Eastertide’s preparation is for the Spirit’s outing of the church at Pentecost. There will be scandal; indeed the world’s current innkeepers will declare “no room” and will demand that we keep our noses out of its business.
The Way of the Cross still leads home, sisters and brothers; but we are not left bereft. Attend to Eastertide’s tutoring. The tomb’s seal has been broken. The Comforter is present to sustain, to animate, to inform, and to incite the little flock of Jesus—not for exclusionary claim to the Beloved’s deference but for extravagant announcement of Mercy’s mending power, restoring the maimed and shamed (and all who find no “home” in the world’s present ordering), readying the table of refuge and bounty for the age to come.
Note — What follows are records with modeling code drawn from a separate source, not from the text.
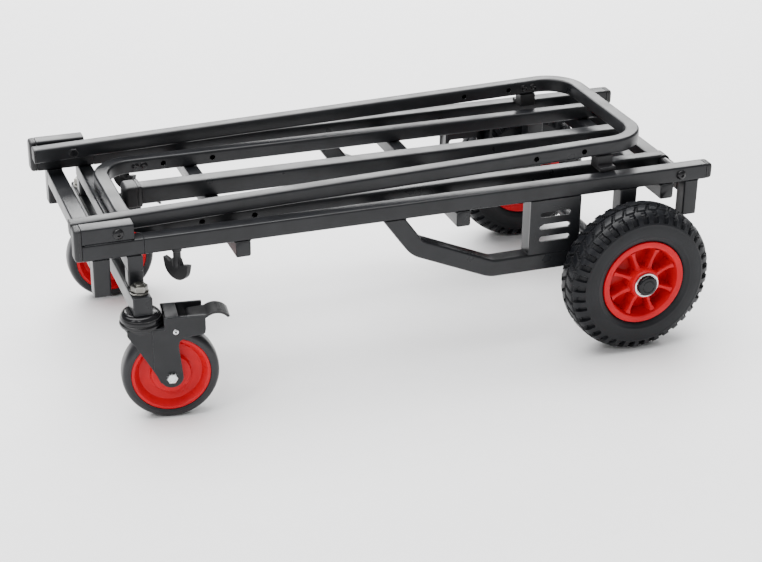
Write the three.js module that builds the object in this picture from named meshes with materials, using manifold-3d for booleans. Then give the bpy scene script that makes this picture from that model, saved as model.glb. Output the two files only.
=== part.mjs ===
// Convertible hand truck, folded down as a low platform cart.
// +X points to the big wheels (the rear), -X to the casters (the front), +Y to the right side, +Z up.
// The origin is on the floor under the middle of the overall length. Millimetres.
// Pieces are laid out with x counted from the rear axle; the whole is shifted once, at the end.
import * as THREE from "three";
import { mergeVertices } from "three/addons/utils/BufferGeometryUtils.js";
import Module from "manifold-3d";

const wasm = await Module();
wasm.setup();

// Clearances
const GAP = 0.3; // between neighbours that are fixed together
const SLIDE_FIT = 0.35; // each side, inner rail in rear rail
const BORE_FIT = 0.3; // on the radius, around a bolt, pin or axle
const PLUG_FIT = 0.3; // each side, plug in a tube
const HOOP_FIT = 3.5; // each side, rear hoop between the arms of the front hoop

// Side rails
const RAIL = 22; // outside of the square tube
const RAIL_WALL = 1.2;
const TUBE_CORNER = 2.2;
const RAIL_SPREAD = 313; // between the middles of the two rails
const RAIL_TOP = 244;
const REAR_RAIL_LENGTH = 802;
const REAR_OVERHANG = 119; // rear rail past the axle
const SLEEVE_LENGTH = 78.5;
const INNER_RAIL_STOP = 59; // inner rail short of the rear rail's end when pushed home
const INNER_RAIL_REACH = REAR_RAIL_LENGTH - INNER_RAIL_STOP;
const INNER_RAIL_WALL = 1.2;
const CAP_LENGTH = 9.5;
const CAP_ROUND = 4;
const PLUG_LENGTH = 12;

// Crossbars and legs
const BAR_WIDTH = 20;
const BAR_HEIGHT = 21.7;
const BAR_WALL = 1.5;
const BAR_COUNT = 3;
const FIRST_BAR_SETBACK = 128.7; // from the front end of the rear rail
const LAST_BAR_SETBACK = 60.3; // from its rear end
const LAST_BAR_X = REAR_OVERHANG - LAST_BAR_SETBACK;
const BAR_RUN = REAR_RAIL_LENGTH - FIRST_BAR_SETBACK - LAST_BAR_SETBACK;
const BAR_PITCH = BAR_RUN / (BAR_COUNT - 1);
const LEG_HEIGHT = 51;
const REAR_LEG_SETBACK = 10.5; // from the end of the rail
const FRONT_LEG_SETBACK = 12;

// Centre tube
const CENTRE_TUBE = 25;
const CENTRE_TUBE_SETBACK = 33; // from the front end of the rear rail
const CENTRE_TUBE_REAR_X = 68;
const CENTRE_TUBE_INSET = REAR_OVERHANG - CENTRE_TUBE_REAR_X;
const CENTRE_TUBE_LENGTH = REAR_RAIL_LENGTH - CENTRE_TUBE_SETBACK - CENTRE_TUBE_INSET;
const BOOT_SIZE = 30;
const BOOT_LENGTH = 24;

// Side truss, axle post and side plate
const TRUSS_TUBE = 25;
const TRUSS_WALL = 1.5;
const TRUSS_BEND = 34;
const TRUSS_LINE_Z = 129.5; // middle of the level run
const TRUSS_CORNERS_X = [-203, -313, -350];
const TRUSS_KNEE_Z = 176.5;
const AXLE_LUG_LENGTH = 34;
const PLATE_FRONT_X = -149;
const PLATE_LENGTH = 76;
const PLATE_THICKNESS = 3;
const PLATE_SLOTS = 3;
const SLOT_LENGTH = 46;
const SLOT_HEIGHT = 8;
const SLOT_PITCH = 18;

// Rear wheels
const AXLE_DIAMETER = 16;
const AXLE_COLLAR_DIAMETER = 26;
const WHEEL_OUTSET = 45; // middle of the tyre outside the middle of the rail
const WHEEL_TRACK = RAIL_SPREAD + 2 * WHEEL_OUTSET;
const TYRE_RADIUS = 106.5;
const TYRE_WIDTH = 62;
const TYRE_WALL = 6;
const TREAD_NOTCHES = 24;
const NOTCH_WIDTH = 6;
const NOTCH_DEPTH = 3.5;
const RIM_RADIUS = 60.9;
const RIM_WIDTH = 56;
const RIM_FACE = 9; // width of the flange ring
const RIM_BARREL = 4;
const RIM_WEB = 4;
const SPOKES = 8;
const SPOKE_WIDTH = 4;
const SPOKE_DEPTH = 18;
const HUB_RADIUS = 22;
const HUB_OVERHANG = 34.5; // outer end of the hub from the middle of the tyre
const HUB_END = WHEEL_TRACK / 2 + HUB_OVERHANG;
const AXLE_WASHER_RADIUS = 17.5;
const AXLE_WASHER = 2;
const AXLE_CAP_RADIUS = 14.5;
const AXLE_CAP_LENGTH = 5.4;

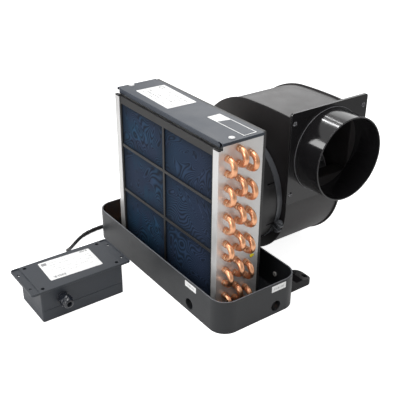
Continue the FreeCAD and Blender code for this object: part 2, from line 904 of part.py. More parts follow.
def around_blower(angle_clockwise, shape):
    """A copy turned about the blower's axis, clockwise as seen from the front."""
    turned = shape.copy()
    turned.rotate(vec(blower_x, 0, blower_z), Y, angle_clockwise)
    return turned


def shroud():
    """Moulded plate over the coil's back with a round neck, slit at its end so that the band can close it."""
    plate = rounded_plate_y(coil_left_x, coil_right_x, shroud_front_y, shroud_back_y,
                            coil_bottom_z, cover_top_z, shroud_corner_r)
    centre = vec(blower_x, shroud_front_y, blower_z)
    neck = rod(centre, Y, neck_r, neck_end_y - shroud_front_y)
    body = plate.fuse(neck).removeSplitter()
    root = [e for e in body.Edges if isinstance(e.Curve, Part.Circle)
            and abs(e.Curve.Radius - neck_r) < 0.01 and abs(e.Curve.Center.y - shroud_back_y) < 0.01]
    body = body.makeFillet(neck_root_r, root)
    bore = rod(centre - Y * drill_over, Y, neck_r - neck_wall, neck_end_y - shroud_front_y + 2 * drill_over)
    slit = block(blower_x + neck_r - neck_wall - drill_over, blower_x + neck_r + drill_over,
                 neck_end_y - neck_slit_length, neck_end_y + drill_over,
                 blower_z - neck_slit_width / 2, blower_z + neck_slit_width / 2)
    slits = [around_blower(-neck_slit_start + k * 360 / neck_slit_count, slit)
             for k in range(neck_slit_count)]
    start_y = shroud_front_y - drill_over
    drill = shroud_plate + 2 * drill_over
    screws = [rod(vec(screw_x(side), start_y, z), Y, m5_r, drill) for side in (-1, 1) for z in shroud_screw_places()]
    grommet_hole = rod(vec(grommet_x, start_y, grommet_z), Y, grommet_groove_r, drill)
    return cut(body, [bore, grommet_hole] + slits + screws)


def shroud_screws():
    """Screws from the shroud's back into the end plates' flanges."""
    length = shroud_plate + plate_sheet + screw_tail
    return [screw_m5(vec(screw_x(side), shroud_back_y, z), -Y, length)
            for side in (-1, 1) for z in shroud_screw_places()]


def clamp_band():
    """An open steel band with two ears, closed round the neck by one bolt."""
    inner = neck_r + tube_clearance
    outer = inner + band_thickness
    hoop = ring(vec(blower_x, band_front_y, blower_z), Y, outer, inner, band_width)
    gap = block(blower_x, blower_x + outer + drill_over, band_front_y - drill_over, band_back_y + drill_over,
                blower_z - lug_gap / 2, blower_z + lug_gap / 2)
    hoop = hoop.cut(gap)
    lugs = []
    for low in (blower_z - lug_gap / 2 - lug_sheet, blower_z + lug_gap / 2):
        lug = block(blower_x + inner + band_thickness / 2, blower_x + inner + lug_height,
                    band_front_y, band_back_y, low, low + lug_sheet)
        tips = [e for e in upright_edges(lug) if e.BoundBox.XMin > blower_x + outer]
        lugs.append(lug.makeFillet(lug_corner_r, tips))
    reach = lug_gap / 2 + lug_sheet + drill_over
    hole = rod(vec(lug_bolt_x(), (band_front_y + band_back_y) / 2, blower_z - reach), Z, m5_r, 2 * reach)
    return around_blower(-lug_angle, fuse([hoop] + lugs).cut(hole))


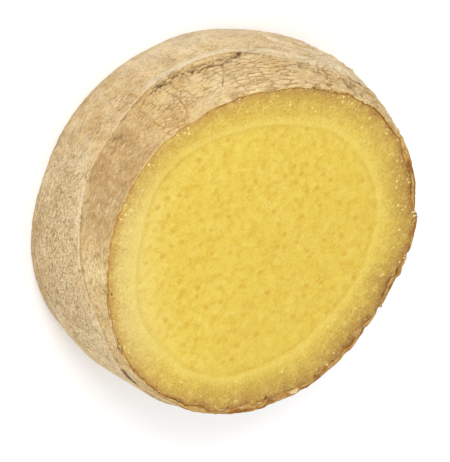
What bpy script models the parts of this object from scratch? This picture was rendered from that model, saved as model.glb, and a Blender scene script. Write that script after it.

Alas, sorrow’s governance remains. In the ordinary days that follow in the wake of Pentecost’s tide, the names of additional martyrs will be added to our All Saints’ Day recitals. The rule of terror continues, by state and statute and commercial decree and collateral damage. Zion’s true songs of praise are heard as threat since angels’ good tidings and joy’s insurgence cannot be brokered or patented or rationed.
If left to our own resolve, the weight of woe would overwhelm even the strongest. But the Spirit has smuggled provisions through enemy lines. The attentive will spot clues of their whereabouts. The virtue of hope and the victual of sustenance have been readied. The supply chain, though constantly harried, has not been broken.
The facts on the ground do not have the last word, though this cannot be verified by existing calculus. Cheating death is what we do—not from moral heroism but because joy’s embrace is more resilient than grief’s restraint.
Be joyful, friends, though you have considered the facts.** Come out. Be seen. Pitch your tent in compassionate proximity to the disdained. In learning their names you will discover your own; and from their voices, discern what needs doing.